-- START --
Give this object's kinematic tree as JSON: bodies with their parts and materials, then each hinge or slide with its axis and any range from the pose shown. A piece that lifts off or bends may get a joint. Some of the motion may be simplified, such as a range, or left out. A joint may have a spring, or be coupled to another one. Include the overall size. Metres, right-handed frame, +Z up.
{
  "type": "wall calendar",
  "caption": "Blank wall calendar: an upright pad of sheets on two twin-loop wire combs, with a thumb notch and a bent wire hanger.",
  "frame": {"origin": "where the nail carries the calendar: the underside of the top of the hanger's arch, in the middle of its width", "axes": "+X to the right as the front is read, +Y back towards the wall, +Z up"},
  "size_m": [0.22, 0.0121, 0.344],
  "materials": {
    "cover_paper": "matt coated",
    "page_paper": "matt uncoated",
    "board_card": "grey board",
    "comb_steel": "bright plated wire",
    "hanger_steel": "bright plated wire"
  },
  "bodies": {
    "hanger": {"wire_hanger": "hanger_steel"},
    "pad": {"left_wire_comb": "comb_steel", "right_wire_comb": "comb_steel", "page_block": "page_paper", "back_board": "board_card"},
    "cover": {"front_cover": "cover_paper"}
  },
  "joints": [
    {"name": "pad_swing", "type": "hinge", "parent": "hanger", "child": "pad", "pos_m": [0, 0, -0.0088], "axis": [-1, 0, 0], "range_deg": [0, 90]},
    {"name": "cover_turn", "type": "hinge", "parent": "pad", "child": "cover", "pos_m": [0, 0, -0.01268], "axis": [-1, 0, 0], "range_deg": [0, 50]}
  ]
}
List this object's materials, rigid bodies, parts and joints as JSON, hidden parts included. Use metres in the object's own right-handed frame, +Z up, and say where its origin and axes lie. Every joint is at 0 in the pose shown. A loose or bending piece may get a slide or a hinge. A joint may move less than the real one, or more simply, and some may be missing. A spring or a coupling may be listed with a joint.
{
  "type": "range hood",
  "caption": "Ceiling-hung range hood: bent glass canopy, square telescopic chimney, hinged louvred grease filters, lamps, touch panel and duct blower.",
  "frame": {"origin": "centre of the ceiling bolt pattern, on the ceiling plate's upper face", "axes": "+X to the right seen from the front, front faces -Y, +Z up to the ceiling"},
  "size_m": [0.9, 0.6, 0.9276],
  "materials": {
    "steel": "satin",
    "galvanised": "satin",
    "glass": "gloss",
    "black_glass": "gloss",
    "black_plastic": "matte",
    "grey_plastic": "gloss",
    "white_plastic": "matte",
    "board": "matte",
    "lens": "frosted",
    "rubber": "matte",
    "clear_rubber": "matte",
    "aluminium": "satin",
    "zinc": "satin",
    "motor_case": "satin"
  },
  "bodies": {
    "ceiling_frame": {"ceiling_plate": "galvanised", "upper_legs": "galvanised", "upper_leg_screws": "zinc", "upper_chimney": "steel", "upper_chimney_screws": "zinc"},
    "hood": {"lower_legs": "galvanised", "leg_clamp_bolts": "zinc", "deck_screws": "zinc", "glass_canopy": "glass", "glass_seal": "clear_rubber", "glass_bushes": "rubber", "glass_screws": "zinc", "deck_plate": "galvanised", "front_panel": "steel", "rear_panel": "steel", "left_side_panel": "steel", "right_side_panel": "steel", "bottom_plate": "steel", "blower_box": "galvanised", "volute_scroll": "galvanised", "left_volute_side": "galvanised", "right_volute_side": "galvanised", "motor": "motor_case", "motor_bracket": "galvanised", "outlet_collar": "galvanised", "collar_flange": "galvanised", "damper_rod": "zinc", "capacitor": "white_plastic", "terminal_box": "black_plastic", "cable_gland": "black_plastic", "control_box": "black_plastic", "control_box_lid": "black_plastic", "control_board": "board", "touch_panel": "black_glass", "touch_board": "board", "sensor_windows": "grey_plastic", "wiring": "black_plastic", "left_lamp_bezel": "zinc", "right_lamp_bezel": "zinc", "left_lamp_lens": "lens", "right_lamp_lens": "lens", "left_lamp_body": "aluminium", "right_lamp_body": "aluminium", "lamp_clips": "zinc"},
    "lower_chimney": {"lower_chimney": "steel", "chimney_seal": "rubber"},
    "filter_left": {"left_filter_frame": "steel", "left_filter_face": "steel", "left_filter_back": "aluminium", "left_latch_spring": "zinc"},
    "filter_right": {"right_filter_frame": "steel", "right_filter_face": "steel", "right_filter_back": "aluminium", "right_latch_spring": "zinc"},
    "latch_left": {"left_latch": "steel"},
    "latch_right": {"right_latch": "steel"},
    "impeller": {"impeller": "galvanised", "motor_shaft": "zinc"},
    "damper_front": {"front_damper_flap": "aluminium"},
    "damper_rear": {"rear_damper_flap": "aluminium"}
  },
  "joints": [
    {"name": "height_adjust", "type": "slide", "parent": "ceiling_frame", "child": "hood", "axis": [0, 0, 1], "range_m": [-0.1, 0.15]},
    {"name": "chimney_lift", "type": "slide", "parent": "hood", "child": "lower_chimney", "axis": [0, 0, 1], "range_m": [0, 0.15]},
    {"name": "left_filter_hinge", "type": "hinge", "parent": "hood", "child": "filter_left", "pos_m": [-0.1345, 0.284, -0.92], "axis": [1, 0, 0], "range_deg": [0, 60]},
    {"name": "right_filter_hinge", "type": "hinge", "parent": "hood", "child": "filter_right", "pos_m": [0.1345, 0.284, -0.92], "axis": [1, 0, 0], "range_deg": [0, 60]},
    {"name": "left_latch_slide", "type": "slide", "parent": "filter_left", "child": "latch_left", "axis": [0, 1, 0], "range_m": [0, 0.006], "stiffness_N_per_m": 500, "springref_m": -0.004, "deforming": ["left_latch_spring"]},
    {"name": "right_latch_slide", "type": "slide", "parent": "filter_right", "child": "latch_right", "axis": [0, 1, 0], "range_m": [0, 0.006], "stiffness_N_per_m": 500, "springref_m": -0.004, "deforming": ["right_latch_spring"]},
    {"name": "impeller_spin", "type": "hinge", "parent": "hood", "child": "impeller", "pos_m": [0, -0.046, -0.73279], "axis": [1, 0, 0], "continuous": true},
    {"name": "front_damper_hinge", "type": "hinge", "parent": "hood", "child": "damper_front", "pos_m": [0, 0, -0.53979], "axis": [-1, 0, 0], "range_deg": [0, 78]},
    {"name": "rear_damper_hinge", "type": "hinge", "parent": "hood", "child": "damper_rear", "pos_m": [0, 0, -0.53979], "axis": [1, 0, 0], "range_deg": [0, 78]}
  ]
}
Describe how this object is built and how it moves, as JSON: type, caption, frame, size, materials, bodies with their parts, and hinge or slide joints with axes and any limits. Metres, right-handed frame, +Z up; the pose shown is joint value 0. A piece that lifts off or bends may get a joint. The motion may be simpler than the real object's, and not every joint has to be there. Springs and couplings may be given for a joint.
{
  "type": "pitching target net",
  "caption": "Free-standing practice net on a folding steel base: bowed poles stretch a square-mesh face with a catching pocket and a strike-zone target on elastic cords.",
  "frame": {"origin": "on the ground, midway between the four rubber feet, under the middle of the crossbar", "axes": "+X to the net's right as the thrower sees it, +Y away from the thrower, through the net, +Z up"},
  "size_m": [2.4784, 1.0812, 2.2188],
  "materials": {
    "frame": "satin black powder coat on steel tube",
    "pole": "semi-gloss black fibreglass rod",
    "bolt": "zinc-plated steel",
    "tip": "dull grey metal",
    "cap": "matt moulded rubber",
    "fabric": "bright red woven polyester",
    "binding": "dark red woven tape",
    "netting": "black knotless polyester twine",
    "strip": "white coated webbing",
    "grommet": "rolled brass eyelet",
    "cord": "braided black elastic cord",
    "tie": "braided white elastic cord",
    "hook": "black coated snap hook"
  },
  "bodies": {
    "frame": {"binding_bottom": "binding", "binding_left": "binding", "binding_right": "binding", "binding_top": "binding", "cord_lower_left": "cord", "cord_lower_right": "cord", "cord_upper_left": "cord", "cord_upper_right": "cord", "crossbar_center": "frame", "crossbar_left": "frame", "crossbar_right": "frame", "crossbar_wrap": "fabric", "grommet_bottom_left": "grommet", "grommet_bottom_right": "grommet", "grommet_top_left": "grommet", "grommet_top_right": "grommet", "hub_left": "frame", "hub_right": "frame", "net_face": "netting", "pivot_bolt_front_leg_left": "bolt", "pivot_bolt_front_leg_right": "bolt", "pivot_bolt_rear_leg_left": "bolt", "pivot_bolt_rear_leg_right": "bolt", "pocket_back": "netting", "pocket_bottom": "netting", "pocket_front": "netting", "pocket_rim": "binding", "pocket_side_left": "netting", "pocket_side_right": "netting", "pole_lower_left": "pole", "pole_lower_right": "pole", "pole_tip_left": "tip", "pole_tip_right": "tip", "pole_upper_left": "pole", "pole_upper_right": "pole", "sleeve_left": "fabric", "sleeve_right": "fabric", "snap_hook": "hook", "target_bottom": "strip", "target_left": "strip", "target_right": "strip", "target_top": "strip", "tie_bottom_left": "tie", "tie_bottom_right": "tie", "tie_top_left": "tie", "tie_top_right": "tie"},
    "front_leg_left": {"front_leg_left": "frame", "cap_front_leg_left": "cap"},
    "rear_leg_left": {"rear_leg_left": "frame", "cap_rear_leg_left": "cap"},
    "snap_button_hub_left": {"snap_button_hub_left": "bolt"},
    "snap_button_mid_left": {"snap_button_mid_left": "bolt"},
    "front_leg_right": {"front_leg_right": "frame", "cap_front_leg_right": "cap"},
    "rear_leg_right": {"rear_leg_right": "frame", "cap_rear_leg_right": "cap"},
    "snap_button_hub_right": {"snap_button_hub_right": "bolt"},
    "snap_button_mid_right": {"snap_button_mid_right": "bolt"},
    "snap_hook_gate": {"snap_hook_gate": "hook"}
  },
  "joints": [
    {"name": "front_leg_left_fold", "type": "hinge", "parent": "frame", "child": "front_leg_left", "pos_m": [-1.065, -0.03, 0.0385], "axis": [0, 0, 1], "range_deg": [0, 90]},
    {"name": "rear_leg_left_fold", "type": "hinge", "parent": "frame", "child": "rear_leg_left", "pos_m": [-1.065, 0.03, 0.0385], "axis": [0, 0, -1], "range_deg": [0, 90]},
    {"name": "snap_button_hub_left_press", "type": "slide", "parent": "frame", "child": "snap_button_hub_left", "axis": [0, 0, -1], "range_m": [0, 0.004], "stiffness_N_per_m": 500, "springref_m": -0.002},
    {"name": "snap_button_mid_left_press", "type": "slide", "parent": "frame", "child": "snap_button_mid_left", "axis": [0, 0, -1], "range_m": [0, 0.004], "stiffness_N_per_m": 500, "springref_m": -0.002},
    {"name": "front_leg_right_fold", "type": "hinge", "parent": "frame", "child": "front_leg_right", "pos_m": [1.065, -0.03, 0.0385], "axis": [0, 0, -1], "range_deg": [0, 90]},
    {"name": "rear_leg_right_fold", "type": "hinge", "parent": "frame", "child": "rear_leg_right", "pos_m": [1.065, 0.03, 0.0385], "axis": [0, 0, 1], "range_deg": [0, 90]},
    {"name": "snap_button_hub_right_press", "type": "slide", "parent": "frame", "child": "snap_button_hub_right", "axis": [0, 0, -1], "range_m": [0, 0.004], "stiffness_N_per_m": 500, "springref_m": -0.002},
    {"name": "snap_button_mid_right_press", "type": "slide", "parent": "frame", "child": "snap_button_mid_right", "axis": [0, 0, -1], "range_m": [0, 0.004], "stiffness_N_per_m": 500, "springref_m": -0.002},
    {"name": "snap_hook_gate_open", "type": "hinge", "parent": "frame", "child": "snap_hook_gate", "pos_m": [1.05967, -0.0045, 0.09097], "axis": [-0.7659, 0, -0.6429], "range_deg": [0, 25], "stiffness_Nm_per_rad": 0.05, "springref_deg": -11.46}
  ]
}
-- END --
Given exercise >> Isolate each line of the listing above that includes "their". Copy it.

Exercise solution >>
Give this object's kinematic tree as JSON: bodies with their parts and materials, then each hinge or slide with its axis and any range from the pose shown. A piece that lifts off or bends may get a joint. Some of the motion may be simplified, such as a range, or left out. A joint may have a spring, or be coupled to another one. Include the overall size. Metres, right-handed frame, +Z up.
Describe how this object is built and how it moves, as JSON: type, caption, frame, size, materials, bodies with their parts, and hinge or slide joints with axes and any limits. Metres, right-handed frame, +Z up; the pose shown is joint value 0. A piece that lifts off or bends may get a joint. The motion may be simpler than the real object's, and not every joint has to be there. Springs and couplings may be given for a joint.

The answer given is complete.